La comida producida a gran escala ha sido fundamental en la estrategia económica y política global de bajar los precios de los alimentos. Para ilustrar este fenómeno vale una cifra: hacia principios del siglo 20, los estadounidenses gastaban 40% de sus ingresos en comida; al empezar el siglo 21, era menos del 10%. Lo mismo sucedió con la industria textil, haciendo que la ropa fuese cada vez más barata. De hecho, algunos especialistas han dicho que la economía estadounidese tiene a los pobres mejores vestidos.

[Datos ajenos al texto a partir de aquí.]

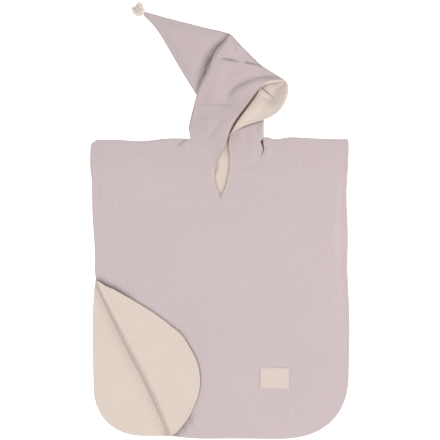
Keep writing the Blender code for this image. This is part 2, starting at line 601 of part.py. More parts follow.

El desafio, en realidad, es controlar la escala de los precios sin perder de vista otras variables, como la seguridad. Inclusive recientemente se ha descubierto que las empresas, y las fabricas en países emergentes que subcontratan, achican costos ahorrando en seguridad. El colapso de una fabrica textil en Dhaka, que mató a más de 1.100 personas, es un ejemplo. Pero también la poca conciencia ecológica de quienes producen alimentos, que terminan tirando cuerpos infectados y desperdicios en los ríos o la tentación de contratar a mano de obra ilegal, en negro, muchas veces de niños.
El consumidor ha cambiado, de alguna manera, y le preocupan estas cuestiones. Ya no se trata de conseguir todo al mejor precio sino de hacerlo responsablemente. Quieren saber que lo que comen es seguro y que su ropa no ha impactado negativamente en el mundo. ¿Cómo lograrlo? Es difícil. La variable precio-calidad sigue imperando y a los inversionistas les importa, más que cualquier otra cosa, la posibilidad de extraer ganancias. Sin embargo, el cambio de percepción de cara a la opinión pública está cambiando y las empresas responsables, que alineen sus estructuras para trabajar responsablemente, serán quienes sobrevivan.